As anyone who attended our Halloween costume party last year can attest, the staff here loves all kinds of modern and classic picture books: characters as diverse as Fancy Nancy and Eloise to Christopher Robin and Viola Swamp were represented, and our staff picks range from Jon Scieszka and Ruth Krauss to Wanda Gag and Anna Dewdney. While no one here is debating the deserved popularity of such authors, there are times when we, as readers and general lovers of the picture book as a medium itself, want something a little...different. Something beyond the typical 3 to 7 age category or the princess/truck/new baby/animal story genre. In short, we want a picture book - big, colorful, with a great story - for grown-ups.
If you've ever had a similar feeling, here we've collected some of our newest and favorite "picture" books that appeal as much to grown-ups as kids.
My first pick takes the cake for most fun title: Alphabeasties and Other Amazing Types, created by graphic designers Sharon Werner and Sarah Forss. This imaginative book goes beyond the ABCs: each spread features an alliterative animal made up of various styles and sizes of its letter. Along with these creative pictures and flaps, each letter showcases its permutations of fonts with whimsical interpretations along the lines of "this 'a' wears a hood". Like the wordless picture feast Wonder Bear by Tao Nyeu, Alphabeasties is a great gift for preschoolers and designers alike.

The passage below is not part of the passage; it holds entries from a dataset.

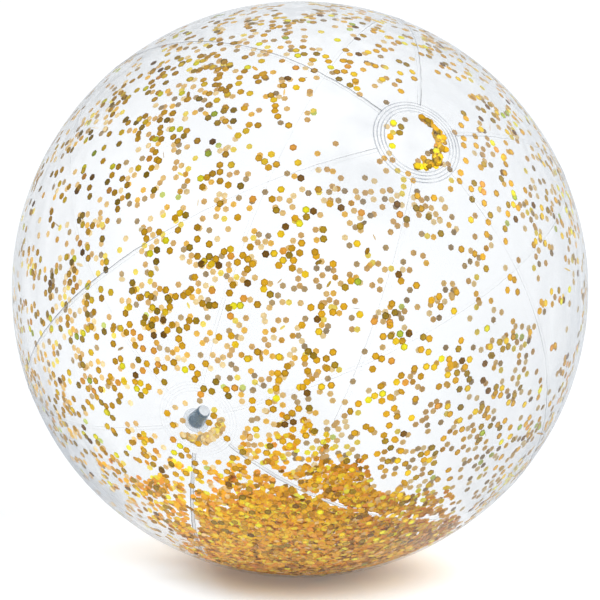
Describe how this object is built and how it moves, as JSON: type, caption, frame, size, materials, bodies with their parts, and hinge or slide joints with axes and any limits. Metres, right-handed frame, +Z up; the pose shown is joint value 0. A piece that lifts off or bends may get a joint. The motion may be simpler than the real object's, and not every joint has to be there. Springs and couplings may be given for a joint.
{
  "type": "inflatable beach ball",
  "caption": "Clear inflatable beach ball of welded panels and end caps, with a push-in air valve on a flexible web, a tethered plug, a check flap and loose gold glitter inside.",
  "frame": {"origin": "centre of the flat patch that the ball rests on, at floor level", "axes": "+Z up; -Y towards the plain end cap, whose middle is raised 36 degrees above the ball's centre; +Y towards the valve, 36 degrees below the centre on the far side; +X to the right seen along +Y"},
  "size_m": [0.4498, 0.45, 0.4488],
  "materials": {
    "clear_film": "clear soft vinyl film, glossy",
    "cap_film": "clear soft vinyl film with weld ridges, glossy",
    "soft_vinyl": "translucent soft moulded vinyl",
    "stem_vinyl": "translucent blue-grey moulded vinyl",
    "plug_vinyl": "translucent blue-grey moulded vinyl",
    "glitter": "gold metallised film flakes",
    "glitter_heap": "loose gold metallised film flakes"
  },
  "bodies": {
    "ball": {"gore_1": "clear_film", "gore_2": "clear_film", "gore_3": "clear_film", "gore_4": "clear_film", "gore_5": "clear_film", "gore_6": "clear_film", "front_cap": "cap_film", "rear_cap": "cap_film", "valve_flange": "soft_vinyl", "valve_diaphragm": "soft_vinyl", "clinging_flakes_1": "glitter", "clinging_flakes_2": "glitter", "clinging_flakes_3": "glitter", "clinging_flakes_4": "glitter", "clinging_flakes_5": "glitter", "clinging_flakes_6": "glitter", "front_pocket_flakes": "glitter", "rear_pocket_flakes": "glitter"},
    "stem": {"valve_stem": "stem_vinyl", "plug_strap": "stem_vinyl"},
    "plug": {"valve_plug": "plug_vinyl"},
    "flap": {"check_flap": "soft_vinyl"},
    "glitter": {"glitter_heap": "glitter_heap"}
  },
  "joints": [
    {"name": "valve_pop_out", "type": "slide", "parent": "ball", "child": "stem", "axis": [0, 0.809, -0.5878], "range_m": [0, 0.017], "deforming": ["valve_diaphragm"]},
    {"name": "plug_pull", "type": "slide", "parent": "stem", "child": "plug", "axis": [0, 0.809, -0.5878], "range_m": [0, 0.01], "deforming": ["plug_strap"]},
    {"name": "flap_open", "type": "hinge", "parent": "stem", "child": "flap", "pos_m": [0, 0.16604, 0.09762], "axis": [1, 0, 0], "range_deg": [0, 65], "stiffness_Nm_per_rad": 0.00002, "springref_deg": -8.59},
    {"name": "glitter_roll", "type": "hinge", "parent": "ball", "child": "glitter", "pos_m": [0, 0, 0.22382], "axis": [0, 1, 0], "continuous": true}
  ]
}
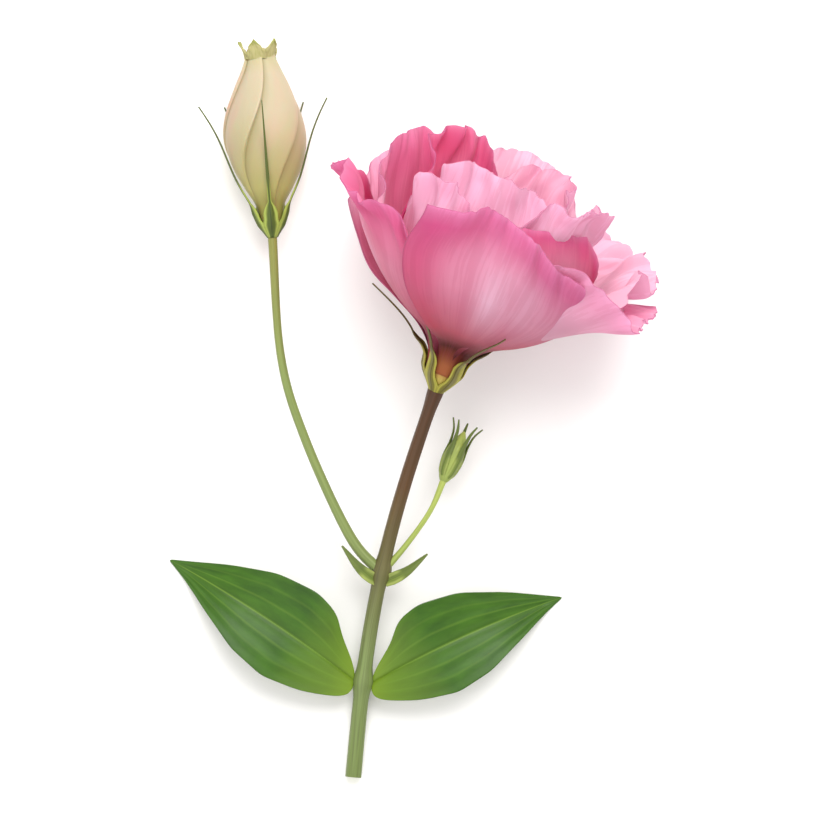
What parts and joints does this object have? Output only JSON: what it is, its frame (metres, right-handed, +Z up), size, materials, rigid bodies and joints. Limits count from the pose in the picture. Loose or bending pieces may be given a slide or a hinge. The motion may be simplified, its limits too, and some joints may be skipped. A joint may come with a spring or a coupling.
{
  "type": "lisianthus flower",
  "caption": "Cut pink lisianthus stem lying down, with an open double bloom of layered ruffled petals, a closed cream bud on a side branch, a small green bud and oval leaves.",
  "frame": {"origin": "middle of the part's footprint on the table it lies on, at the level of the table", "axes": "+Z up from the table, +Y along the stem from the cut end to the bloom, +X to the right of someone who looks down with the bloom away from them"},
  "size_m": [0.1218, 0.1836, 0.0758],
  "materials": {
    "petal_pink": "soft satin, thin and translucent",
    "calyx_olive": "satin",
    "anther_orange": "matte",
    "pistil_green": "satin",
    "bud_cream": "soft satin",
    "bud_calyx_green": "satin",
    "stem_green": "waxy satin",
    "leaf_green": "waxy satin"
  },
  "bodies": {
    "root": {"corolla": "petal_pink", "calyx": "calyx_olive", "stamens": "anther_orange", "pistil": "pistil_green", "bud_corolla": "bud_cream", "bud_calyx": "bud_calyx_green", "stem": "stem_green", "leaf_left": "leaf_green", "leaf_right": "leaf_green"}
  },
  "joints": []
}
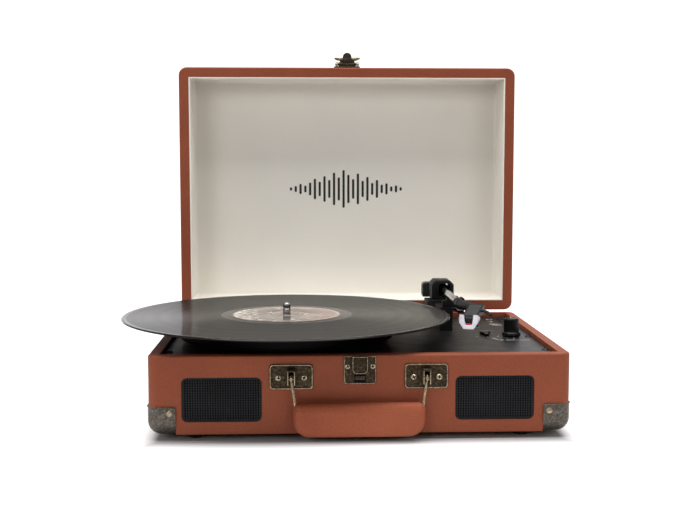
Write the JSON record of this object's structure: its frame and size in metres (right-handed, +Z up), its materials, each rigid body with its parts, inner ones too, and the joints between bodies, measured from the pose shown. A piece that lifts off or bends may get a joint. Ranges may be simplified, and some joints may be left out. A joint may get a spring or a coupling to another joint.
{
  "type": "suitcase record player",
  "caption": "Portable suitcase turntable in tan leatherette with open cream-lined lid, belt-driven platter, record and tonearm, front speakers and carry handle.",
  "frame": {"origin": "centre of the case's footprint on the surface that its feet stand on", "axes": "+X to the player's right, +Y from the front of the case to its hinged back, +Z up"},
  "size_m": [0.3931, 0.3618, 0.3476],
  "materials": {
    "mdf": "raw fibreboard",
    "leatherette": "grained tan-brown leatherette, satin",
    "lining": "cream paper lining, matt",
    "black_plastic": "satin black moulding",
    "white_plastic": "translucent white moulding",
    "red_plastic": "glossy red",
    "paper_cone": "black paper",
    "plated_steel": "zinc plated",
    "polished_steel": "polished",
    "dark_screw": "blackened",
    "antique_metal": "antique brass, dark with rubbed edges",
    "rubber": "matt black",
    "brass": "machined",
    "circuit_board": "green solder mask",
    "vinyl": "grooved glossy vinyl",
    "label_paper": "printed paper label"
  },
  "bodies": {
    "root": {"base_shell": "mdf", "base_wrap": "leatherette", "bottom_board": "mdf", "rubber_feet": "rubber", "deck_battens": "mdf", "deck_plate": "black_plastic", "deck_screws": "dark_screw", "base_corner_guards": "antique_metal", "base_corner_nails": "antique_metal", "speaker_grilles": "black_plastic", "speaker_frames": "plated_steel", "speaker_cones": "paper_cone", "handle_brackets": "antique_metal", "latch_plate": "antique_metal", "base_hinge_leaves": "antique_metal", "hinge_pins": "plated_steel", "base_hardware_screws": "antique_metal", "bearing_bush": "brass", "motor": "plated_steel", "drive_belt": "rubber", "volume_pot": "plated_steel", "audio_jacks": "black_plastic", "main_board": "circuit_board", "rear_jack_plate": "black_plastic", "rca_sockets": "plated_steel", "dc_socket": "black_plastic", "tonearm_base": "black_plastic", "arm_rest": "black_plastic"},
    "lid": {"lid_shell": "mdf", "lid_wrap": "leatherette", "lid_liner": "lining", "lid_corner_guards": "antique_metal", "lid_corner_nails": "antique_metal", "lid_hinge_leaves": "antique_metal", "lid_hardware_screws": "antique_metal", "hasp_plate": "antique_metal"},
    "hasp_body": {"hasp": "antique_metal"},
    "handle": {"handle_wires": "antique_metal", "handle_grip": "leatherette"},
    "latch": {"latch_lever": "antique_metal"},
    "platter_body": {"platter": "black_plastic", "platter_mat": "rubber", "spindle": "polished_steel"},
    "record_body": {"record": "vinyl", "record_labels": "label_paper"},
    "pulley": {"motor_pulley": "white_plastic"},
    "knob": {"volume_knob": "black_plastic"},
    "speed": {"speed_lever": "black_plastic"},
    "autostop": {"autostop_lever": "black_plastic"},
    "yoke": {"tonearm_yoke": "black_plastic"},
    "arm": {"tonearm_tube": "polished_steel", "counterweight": "black_plastic", "arm_neck": "black_plastic", "headshell": "black_plastic", "cartridge": "black_plastic", "stylus": "red_plastic"},
    "guard": {"stylus_guard": "white_plastic"},
    "clip": {"arm_clip": "black_plastic"},
    "cue": {"cue_lever": "black_plastic"},
    "cue_lift": {"cue_bar": "black_plastic"}
  },
  "joints": [
    {"name": "platter_spin", "type": "hinge", "parent": "root", "child": "platter_body", "pos_m": [-0.063, -0.022, 0.07], "axis": [0, 0, 1], "continuous": true},
    {"name": "pulley_spin", "type": "hinge", "parent": "root", "child": "pulley", "pos_m": [-0.1273, 0.032, 0.07], "axis": [0, 0, 1], "continuous": true},
    {"name": "record_lift", "type": "slide", "parent": "platter_body", "child": "record_body", "axis": [0, 0, -1], "range_m": [-0.045, 0]},
    {"name": "volume_turn", "type": "hinge", "parent": "root", "child": "knob", "pos_m": [0.149, -0.0115, 0.07], "axis": [0, 0, 1], "range_deg": [-280, 0]},
    {"name": "speed_select", "type": "hinge", "parent": "root", "child": "speed", "pos_m": [0.126, 0.001, 0.068], "axis": [0, 0, 1], "range_deg": [-35, 35]},
    {"name": "autostop_slide", "type": "slide", "parent": "root", "child": "autostop", "axis": [0, 1, 0], "range_m": [0, 0.0045]},
    {"name": "arm_swing", "type": "hinge", "parent": "root", "child": "yoke", "pos_m": [0.097, 0.092, 0.1], "axis": [0, 0, -1], "range_deg": [0, 37]},
    {"name": "arm_lift", "type": "hinge", "parent": "yoke", "child": "arm", "pos_m": [0.097, 0.092, 0.1015], "axis": [-1, 0, 0], "range_deg": [0, 14]},
    {"name": "guard_pull", "type": "slide", "parent": "arm", "child": "guard", "axis": [-0.309, -0.9511, 0], "range_m": [0, 0.03]},
    {"name": "clip_turn", "type": "hinge", "parent": "root", "child": "clip", "pos_m": [0.1076, 0.031, 0.0979], "axis": [0, -1, 0], "range_deg": [0, 176]},
    {"name": "cue_turn", "type": "hinge", "parent": "root", "child": "cue", "pos_m": [0.1056, 0.066, 0.084], "axis": [-1, 0, 0], "range_deg": [0, 45]},
    {"name": "cue_rise", "type": "slide", "parent": "root", "child": "cue_lift", "axis": [0, 0, 1], "range_m": [0, 0.004]},
    {"name": "lid_hinge", "type": "hinge", "parent": "root", "child": "lid", "pos_m": [0, 0.1313, 0.0714], "axis": [1, 0, 0], "range_deg": [0, 49]},
    {"name": "hasp_swing", "type": "hinge", "parent": "lid", "child": "hasp_body", "pos_m": [-0.0006, 0.137, 0.3354], "axis": [1, 0, 0], "range_deg": [-30, 88]},
    {"name": "handle_swing", "type": "hinge", "parent": "root", "child": "handle", "pos_m": [-0.0015, -0.1336, 0.053], "axis": [-1, 0, 0], "range_deg": [0, 105]},
    {"name": "latch_slide", "type": "slide", "parent": "root", "child": "latch", "axis": [0, 0, -1], "range_m": [0, 0.002], "stiffness_N_per_m": 300}
  ],
  "couplings": [
    {"joint": "pulley_spin", "follows": "platter_spin", "ratio": 21.25},
    {"joint": "cue_rise", "follows": "cue_turn", "m_per_rad": 0.005}
  ]
}
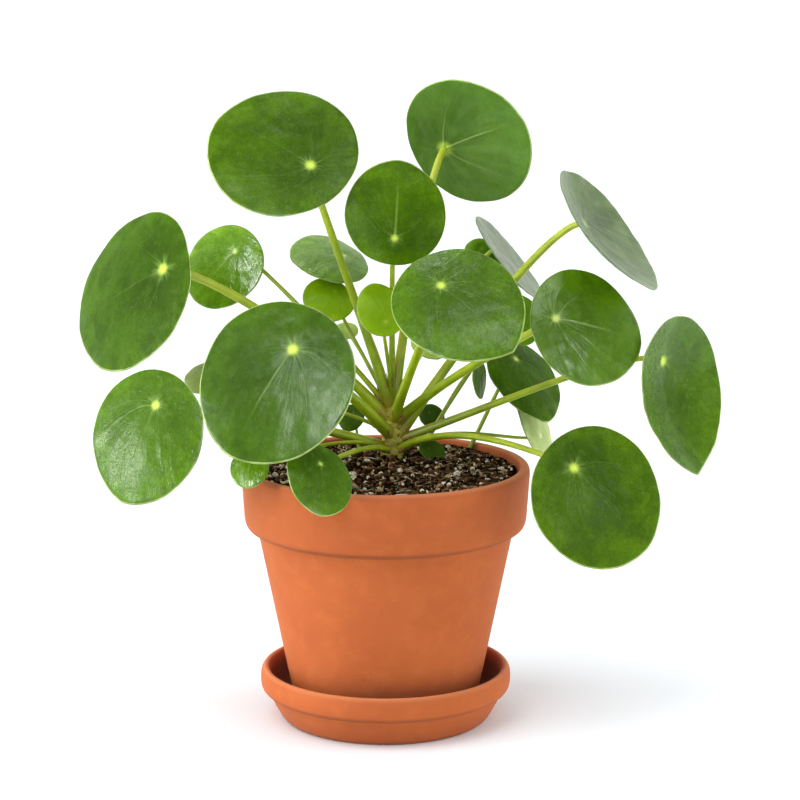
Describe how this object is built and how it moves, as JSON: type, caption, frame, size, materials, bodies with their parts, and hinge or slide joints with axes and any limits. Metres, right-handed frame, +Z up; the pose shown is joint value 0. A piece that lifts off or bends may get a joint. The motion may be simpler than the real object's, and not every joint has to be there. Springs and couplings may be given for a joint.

Another design giant, Andrew Zuckerman, gives us his take on an alphabet book with Creature ABC. Each letter gets double treatment with capital and lowercase pages with the sumptuous creature photographs so detailed they could be textured. For the committed animal (or art) lover, pair this picture book with Zuckerman's Creature Floor Puzzles, or for the preschool biologist try Discovering Nature's Alphabet by Krystina Castella.
For the reader who likes their creatures more fantastic and dangerous than even alligators and vultures, Bobbi Katz and illustrator Adam McCauley give us Monsterologist: A Memoir in Rhyme. In the popular "scrapbook" style of Candlewick's Ologies and the Flower Fairies books, this entertaining guide to magical and mythological beings is packed with letters, interviews and dire warnings in verse. (This book's arrival has led to an array of jests on my behalf on how I should finally be able to tell Godzilla and King Kong apart).
There's no flight of fantasy, no homage to the power of story-telling quite like Bambert's Book of Missing Stories by Reinhardt Jung, translated by Anthea Bell, and illustrated by the prolific Emma Chichester Clark. Lonely protagonist Bambert sends his stories out into the world tied to hot air balloons to discover their true setting and characters. The stories that return are as beautiful and poignant as Bambert and his neighbor's blossoming friendship. This book, though dissimilar in tone, is comparable to Shaun Tan's Tales from Outer Suburbia: not quite chapter book, not quite graphic novel, but definitely not to be missed.
Another foreign import of note is Collector of Moments by German author and illustrator Quint Buchholz (sound familiar? You may know him from his prints), translated by Peter Neumeyer. A young boy befriends the mysterious artist upstairs - but is never allowed to see his pictures until the artist moves away. The paintings, rendered as full or double page spreads, take the boy on imaginative journeys that turn the familiar into the surreal: in one particular picture, morning comes to a house by the sea with a package, as big as the house itself, on its front lawn. This book is actually out of print, so come for our last copy while you can!
Continuing in the vein of Eastern European authors, we can't neglect Peter Sís. The Wall: Growing Up Behind the Iron Curtain is a moving, intricate graphic memoir of his childhood and adolescence in Cold War Czechoslovakia. The Wall combines story panels illustrated in stark black, white, and red, journal entries, and the narrator's own dreams and drawings. A gorgeous double page explosion of color depicting the Beatles and other pop icons marks the narrator is disillusionmentwith the Soviet regime and discovery of cultures from the other side of the wall. After many acclaimed picture books and biographies, The Wall is Sís's most personal and inspiring work yet. For more graphic autobiography, also try Marjane Satrapi's Complete Persepolis.
I've saved this last choice for the end because it made its own niche in the book world - if you haven't read this Caldecott winner yet, you need to! The Invention of Hugo Cabret by Brian Selznick is the story of Hugo, an orphan boy living in the walls of a Paris train station winding the clocks. As he searches for the last pieces to complete the automaton his father was working on before his death, Hugo is drawn into more mysteries than he bargained for. The plot unfolds beautifully, but even more magical is the book's cinematic style: red endpapers like theatre curtains, pages of text alternating with pages of full page detailed pencil illustrations that carry the story as much as the words do. Lovers of art, film, and plain good stories will enjoy multiple readings of this soon-to-be classic.